| WRITTEN TASK |
Print all of the data exactly as written.

| INFORMATION SUPPLIED |
[Begin]

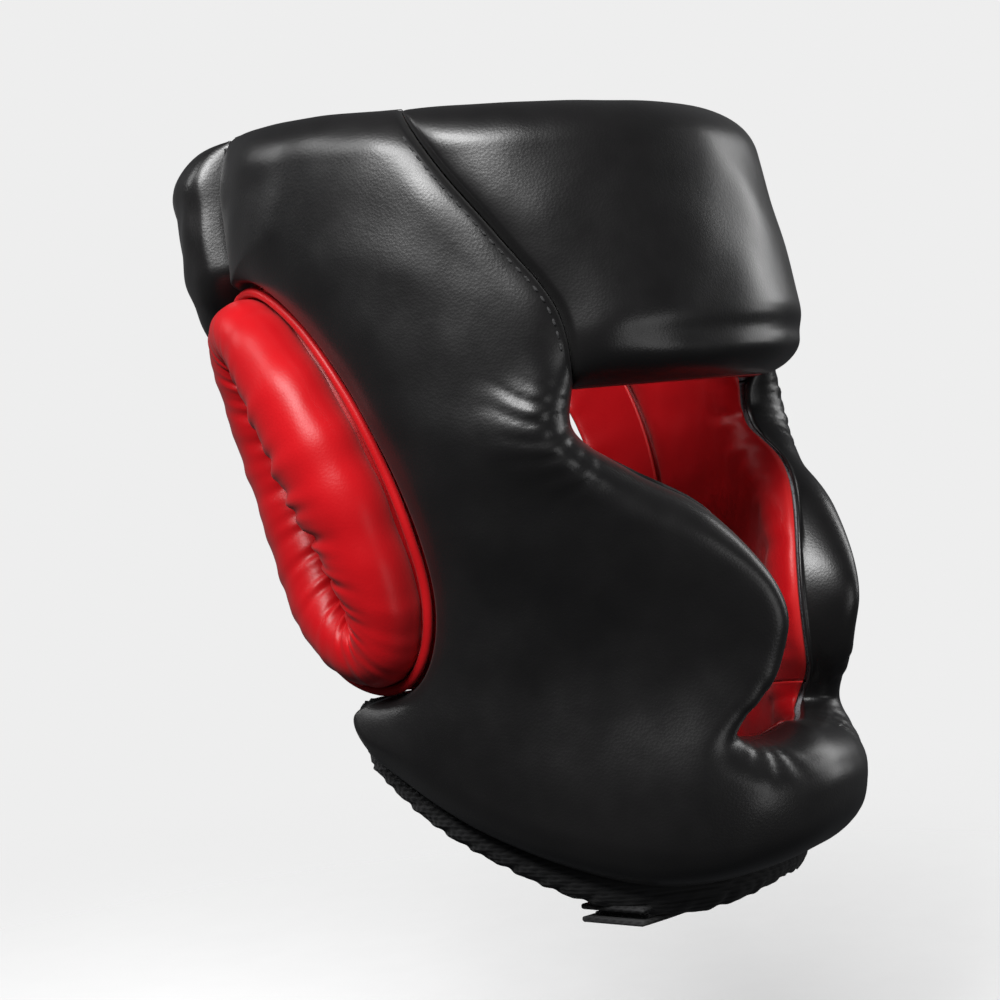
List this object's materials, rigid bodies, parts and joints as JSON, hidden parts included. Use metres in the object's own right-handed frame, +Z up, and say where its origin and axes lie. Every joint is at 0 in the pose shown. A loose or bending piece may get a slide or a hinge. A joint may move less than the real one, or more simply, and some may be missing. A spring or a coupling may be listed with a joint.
{
  "type": "boxing headgear",
  "caption": "Full-face padded headgear with cheek pads, chin bar, puffy ear rings, two hinged rear pads and hook-and-loop chin, crown and rear straps.",
  "frame": {"origin": "middle of the wearer's head, level with the ears, on the part's left-right symmetry plane", "axes": "+Z up as worn, the face looks along -Y, +X to the wearer's left"},
  "size_m": [0.238, 0.2527, 0.2924],
  "materials": {
    "black_leather": "smooth synthetic leather, semi-matte",
    "red_leather": "smooth synthetic leather, semi-matte",
    "foam": "closed-cell foam, matte",
    "webbing": "woven tape",
    "hook_tape": "hook-and-loop pile"
  },
  "bodies": {
    "shell": {"face_cover": "black_leather", "forehead_cover": "black_leather", "forehead_foam": "foam", "forehead_lining": "red_leather", "side_foam_right": "foam", "side_foam_left": "foam", "cheek_foam_right": "foam", "cheek_foam_left": "foam", "chin_foam": "foam", "side_lining_right": "red_leather", "side_lining_left": "red_leather", "chin_lining": "red_leather", "ear_ring_cover_right": "red_leather", "ear_ring_cover_left": "red_leather", "ear_ring_foam_right": "foam", "ear_ring_foam_left": "foam", "ear_piping_right": "red_leather", "ear_piping_left": "red_leather", "ear_lining_right": "red_leather", "ear_lining_left": "red_leather", "jaw_binding_right": "webbing", "jaw_binding_left": "webbing", "hinge_web_right": "black_leather", "hinge_web_left": "black_leather", "chin_strap_tab": "webbing", "chin_anchor": "webbing", "chin_loop_patch": "hook_tape", "crown_tab": "webbing", "crown_loop_patch": "hook_tape", "crown_anchor": "webbing"},
    "rear_pad_right": {"rear_cover_right": "black_leather", "rear_foam_right": "foam", "rear_lining_right": "red_leather", "rear_strap_tab": "webbing"},
    "rear_pad_left": {"rear_cover_left": "black_leather", "rear_foam_left": "foam", "rear_lining_left": "red_leather", "rear_loop_patch": "hook_tape"},
    "rear_strap": {"rear_strap": "webbing", "rear_hook_patch": "hook_tape"},
    "chin_strap": {"chin_strap": "webbing", "chin_hook_patch": "hook_tape"},
    "crown_strap": {"crown_strap": "webbing", "crown_hook_patch": "hook_tape"}
  },
  "joints": [
    {"name": "rear_strap_peel", "type": "hinge", "parent": "rear_pad_right", "child": "rear_strap", "pos_m": [-0.0133, 0.10947, 0.07874], "axis": [0.0091, 0.3158, 0.9488], "range_deg": [0, 90]},
    {"name": "rear_pad_right_swing", "type": "hinge", "parent": "shell", "child": "rear_pad_right", "pos_m": [-0.0674, 0.05855, 0.117], "axis": [0.1206, 0.1086, 0.9867], "range_deg": [0, 22]},
    {"name": "rear_pad_left_swing", "type": "hinge", "parent": "shell", "child": "rear_pad_left", "pos_m": [0.0674, 0.05855, 0.117], "axis": [0.1206, -0.1086, -0.9867], "range_deg": [0, 22]},
    {"name": "chin_strap_peel", "type": "hinge", "parent": "shell", "child": "chin_strap", "pos_m": [0.04526, -0.07, -0.14624], "axis": [0, -1, 0], "range_deg": [0, 75]},
    {"name": "crown_strap_peel", "type": "hinge", "parent": "shell", "child": "crown_strap", "pos_m": [0.06295, 0, 0.12388], "axis": [0, 1, 0], "range_deg": [0, 80]}
  ],
  "couplings": [
    {"joint": "rear_pad_right_swing", "follows": "rear_strap_peel", "ratio": 0.2444},
    {"joint": "rear_pad_left_swing", "follows": "rear_strap_peel", "ratio": 0.2444}
  ]
}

[End]

| TASK RESPONSE |
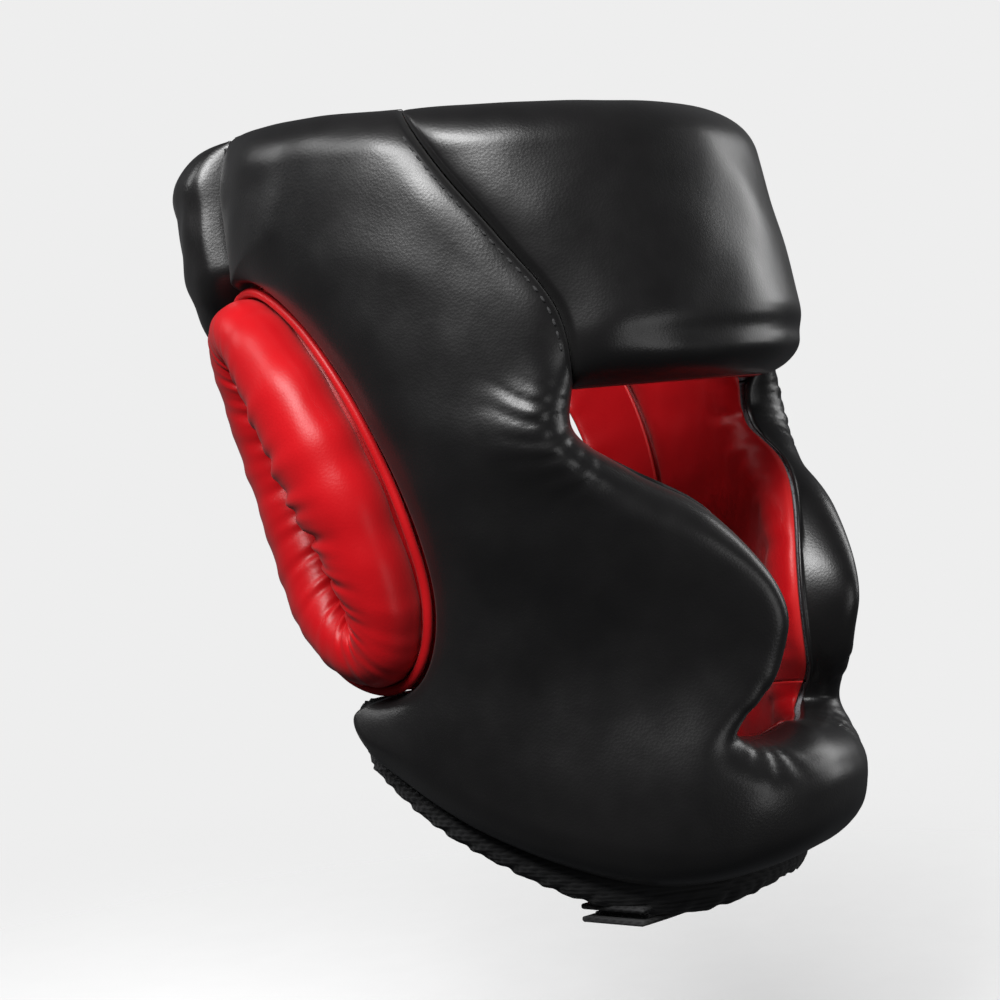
List this object's materials, rigid bodies, parts and joints as JSON, hidden parts included. Use metres in the object's own right-handed frame, +Z up, and say where its origin and axes lie. Every joint is at 0 in the pose shown. A loose or bending piece may get a slide or a hinge. A joint may move less than the real one, or more simply, and some may be missing. A spring or a coupling may be listed with a joint.
{
  "type": "boxing headgear",
  "caption": "Full-face padded headgear with cheek pads, chin bar, puffy ear rings, two hinged rear pads and hook-and-loop chin, crown and rear straps.",
  "frame": {"origin": "middle of the wearer's head, level with the ears, on the part's left-right symmetry plane", "axes": "+Z up as worn, the face looks along -Y, +X to the wearer's left"},
  "size_m": [0.238, 0.2527, 0.2924],
  "materials": {
    "black_leather": "smooth synthetic leather, semi-matte",
    "red_leather": "smooth synthetic leather, semi-matte",
    "foam": "closed-cell foam, matte",
    "webbing": "woven tape",
    "hook_tape": "hook-and-loop pile"
  },
  "bodies": {
    "shell": {"face_cover": "black_leather", "forehead_cover": "black_leather", "forehead_foam": "foam", "forehead_lining": "red_leather", "side_foam_right": "foam", "side_foam_left": "foam", "cheek_foam_right": "foam", "cheek_foam_left": "foam", "chin_foam": "foam", "side_lining_right": "red_leather", "side_lining_left": "red_leather", "chin_lining": "red_leather", "ear_ring_cover_right": "red_leather", "ear_ring_cover_left": "red_leather", "ear_ring_foam_right": "foam", "ear_ring_foam_left": "foam", "ear_piping_right": "red_leather", "ear_piping_left": "red_leather", "ear_lining_right": "red_leather", "ear_lining_left": "red_leather", "jaw_binding_right": "webbing", "jaw_binding_left": "webbing", "hinge_web_right": "black_leather", "hinge_web_left": "black_leather", "chin_strap_tab": "webbing", "chin_anchor": "webbing", "chin_loop_patch": "hook_tape", "crown_tab": "webbing", "crown_loop_patch": "hook_tape", "crown_anchor": "webbing"},
    "rear_pad_right": {"rear_cover_right": "black_leather", "rear_foam_right": "foam", "rear_lining_right": "red_leather", "rear_strap_tab": "webbing"},
    "rear_pad_left": {"rear_cover_left": "black_leather", "rear_foam_left": "foam", "rear_lining_left": "red_leather", "rear_loop_patch": "hook_tape"},
    "rear_strap": {"rear_strap": "webbing", "rear_hook_patch": "hook_tape"},
    "chin_strap": {"chin_strap": "webbing", "chin_hook_patch": "hook_tape"},
    "crown_strap": {"crown_strap": "webbing", "crown_hook_patch": "hook_tape"}
  },
  "joints": [
    {"name": "rear_strap_peel", "type": "hinge", "parent": "rear_pad_right", "child": "rear_strap", "pos_m": [-0.0133, 0.10947, 0.07874], "axis": [0.0091, 0.3158, 0.9488], "range_deg": [0, 90]},
    {"name": "rear_pad_right_swing", "type": "hinge", "parent": "shell", "child": "rear_pad_right", "pos_m": [-0.0674, 0.05855, 0.117], "axis": [0.1206, 0.1086, 0.9867], "range_deg": [0, 22]},
    {"name": "rear_pad_left_swing", "type": "hinge", "parent": "shell", "child": "rear_pad_left", "pos_m": [0.0674, 0.05855, 0.117], "axis": [0.1206, -0.1086, -0.9867], "range_deg": [0, 22]},
    {"name": "chin_strap_peel", "type": "hinge", "parent": "shell", "child": "chin_strap", "pos_m": [0.04526, -0.07, -0.14624], "axis": [0, -1, 0], "range_deg": [0, 75]},
    {"name": "crown_strap_peel", "type": "hinge", "parent": "shell", "child": "crown_strap", "pos_m": [0.06295, 0, 0.12388], "axis": [0, 1, 0], "range_deg": [0, 80]}
  ],
  "couplings": [
    {"joint": "rear_pad_right_swing", "follows": "rear_strap_peel", "ratio": 0.2444},
    {"joint": "rear_pad_left_swing", "follows": "rear_strap_peel", "ratio": 0.2444}
  ]
}